Records for the task:
»»

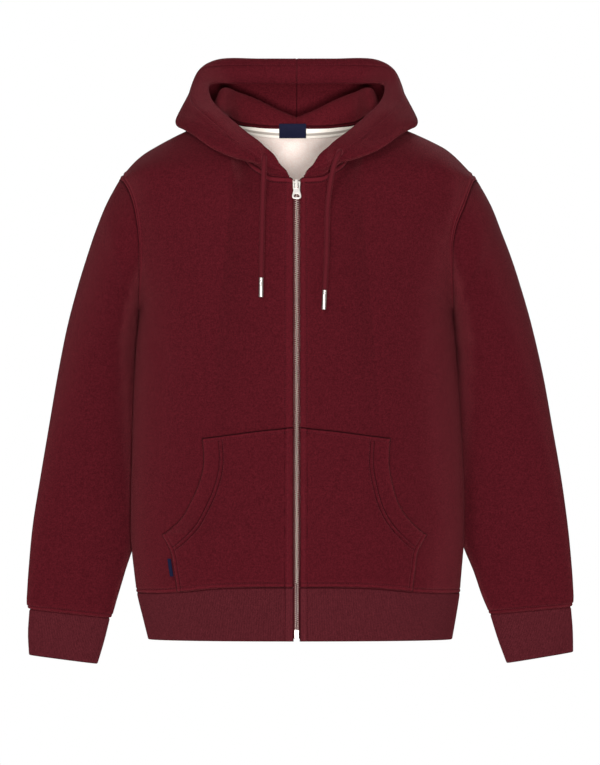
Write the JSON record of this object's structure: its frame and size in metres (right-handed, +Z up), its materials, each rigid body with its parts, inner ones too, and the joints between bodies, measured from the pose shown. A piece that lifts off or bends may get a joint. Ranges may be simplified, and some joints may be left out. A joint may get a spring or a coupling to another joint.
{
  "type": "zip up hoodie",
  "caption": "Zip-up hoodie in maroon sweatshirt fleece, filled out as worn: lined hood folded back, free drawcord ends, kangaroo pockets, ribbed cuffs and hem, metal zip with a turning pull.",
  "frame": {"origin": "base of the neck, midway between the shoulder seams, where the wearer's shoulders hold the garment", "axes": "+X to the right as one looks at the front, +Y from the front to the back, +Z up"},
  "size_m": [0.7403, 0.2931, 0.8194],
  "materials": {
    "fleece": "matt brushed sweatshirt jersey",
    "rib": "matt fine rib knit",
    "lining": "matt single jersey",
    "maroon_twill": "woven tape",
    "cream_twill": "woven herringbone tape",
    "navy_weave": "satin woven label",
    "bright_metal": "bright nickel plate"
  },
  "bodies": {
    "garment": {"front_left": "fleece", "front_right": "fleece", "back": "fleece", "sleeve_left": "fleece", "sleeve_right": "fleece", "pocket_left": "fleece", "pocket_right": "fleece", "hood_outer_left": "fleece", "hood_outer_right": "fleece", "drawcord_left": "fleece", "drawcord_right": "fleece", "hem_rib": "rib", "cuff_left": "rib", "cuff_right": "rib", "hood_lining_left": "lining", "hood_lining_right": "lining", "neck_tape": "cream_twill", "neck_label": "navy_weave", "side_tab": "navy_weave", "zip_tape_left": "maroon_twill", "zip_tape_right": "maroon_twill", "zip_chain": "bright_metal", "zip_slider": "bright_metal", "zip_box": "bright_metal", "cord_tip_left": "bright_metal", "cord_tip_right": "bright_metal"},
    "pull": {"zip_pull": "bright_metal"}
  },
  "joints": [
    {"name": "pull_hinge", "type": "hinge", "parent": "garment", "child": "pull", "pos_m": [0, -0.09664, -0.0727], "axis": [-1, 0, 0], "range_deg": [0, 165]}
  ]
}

««
»»

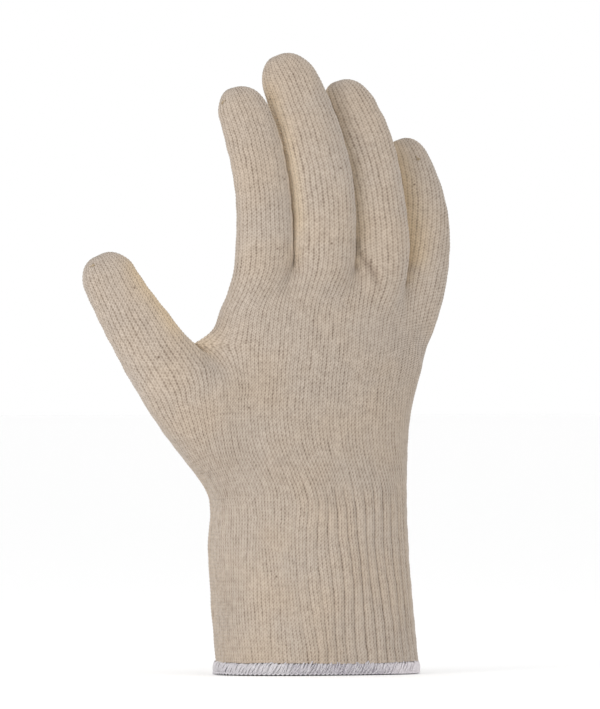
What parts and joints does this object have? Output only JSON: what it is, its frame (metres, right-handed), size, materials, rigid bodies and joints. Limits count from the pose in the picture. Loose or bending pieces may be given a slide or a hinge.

««

Given task: In the listing above, locate each line with "from" and copy it.

Final answer:
Write the JSON record of this object's structure: its frame and size in metres (right-handed, +Z up), its materials, each rigid body with its parts, inner ones too, and the joints between bodies, measured from the pose shown. A piece that lifts off or bends may get a joint. Ranges may be simplified, and some joints may be left out. A joint may get a spring or a coupling to another joint.
  "frame": {"origin": "base of the neck, midway between the shoulder seams, where the wearer's shoulders hold the garment", "axes": "+X to the right as one looks at the front, +Y from the front to the back, +Z up"},
What parts and joints does this object have? Output only JSON: what it is, its frame (metres, right-handed), size, materials, rigid bodies and joints. Limits count from the pose in the picture. Loose or bending pieces may be given a slide or a hinge.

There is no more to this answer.